### What you will do
Identify the lines in the data below that contain "Blender" and give only how many there are.

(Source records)

------

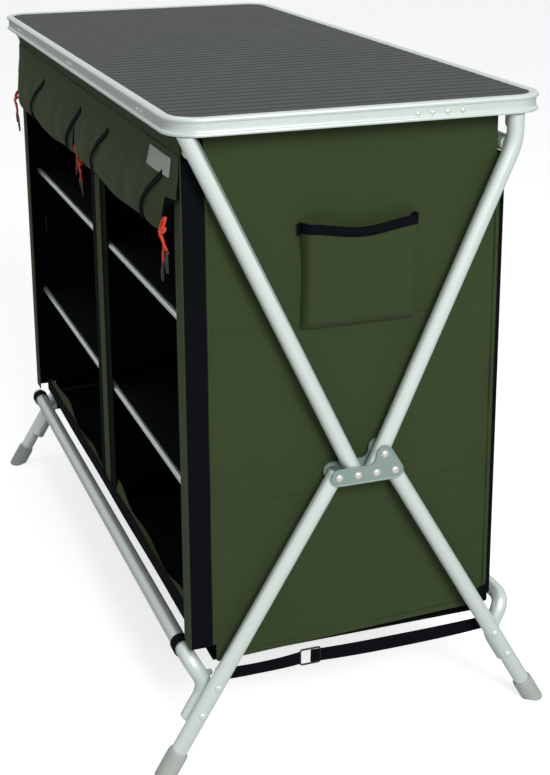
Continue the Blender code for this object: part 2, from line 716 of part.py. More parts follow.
def make_side_panels():
    bar_front = back_notch_y()
    notch = PANEL_FRONT_Y + TUBE_RADIUS / 2
    inner = [notch + (bar_front - LOOSE_FIT * 4 - notch) * share for share in shares(11)]
    columns = [PANEL_FRONT_Y, notch - LOOSE_FIT] + inner + [bar_front, PANEL_BACK_Y]
    last_row = ROWS_IN_BAND * (len(SHELF_HEIGHTS) + 1)
    for name, side in sides():
        mesh_data = bmesh.new()
        faces = []
        for depth in (0, CLOTH):
            grid = []
            for y in columns:
                points = [(side * (PANEL_X - depth - fold), y, z) for z, fold in panel_column(y)]
                grid.append([mesh_data.verts.new(point) for point in points])
            faces.append(grid)
        outer, inside = faces
        last_column = len(columns) - 1
        for column in range(last_column):
            for row in range(last_row):
                for grid in faces:
                    corners = [grid[column][row], grid[column + 1][row]]
                    corners += [grid[column + 1][row + 1], grid[column][row + 1]]
                    mesh_data.faces.new(corners)
            for row in (0, last_row):
                corners = [outer[column][row], outer[column + 1][row]]
                mesh_data.faces.new(corners + [inside[column + 1][row], inside[column][row]])
        for row in range(last_row):
            for column in (0, last_column):
                corners = [outer[column][row], outer[column][row + 1]]
                mesh_data.faces.new(corners + [inside[column][row + 1], inside[column][row]])
        finish("side_panel_" + name, mesh_data, green_cloth())


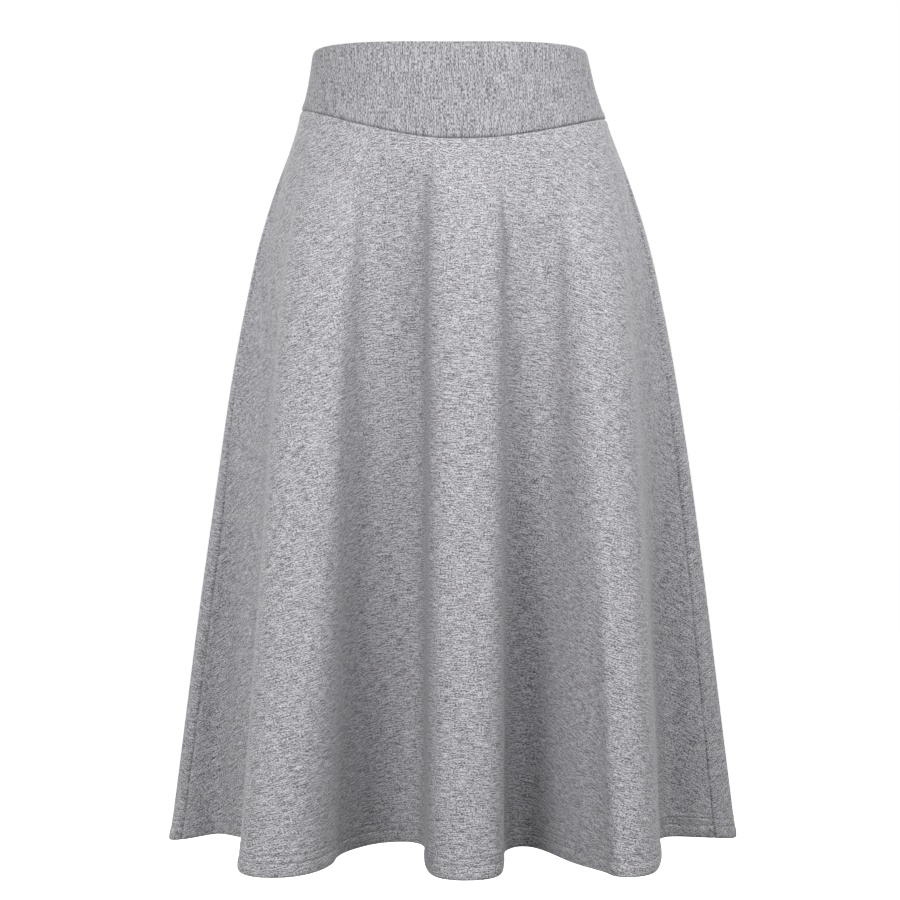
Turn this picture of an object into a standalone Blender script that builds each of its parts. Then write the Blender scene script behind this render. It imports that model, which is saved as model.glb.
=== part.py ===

------

### Exercise solution
2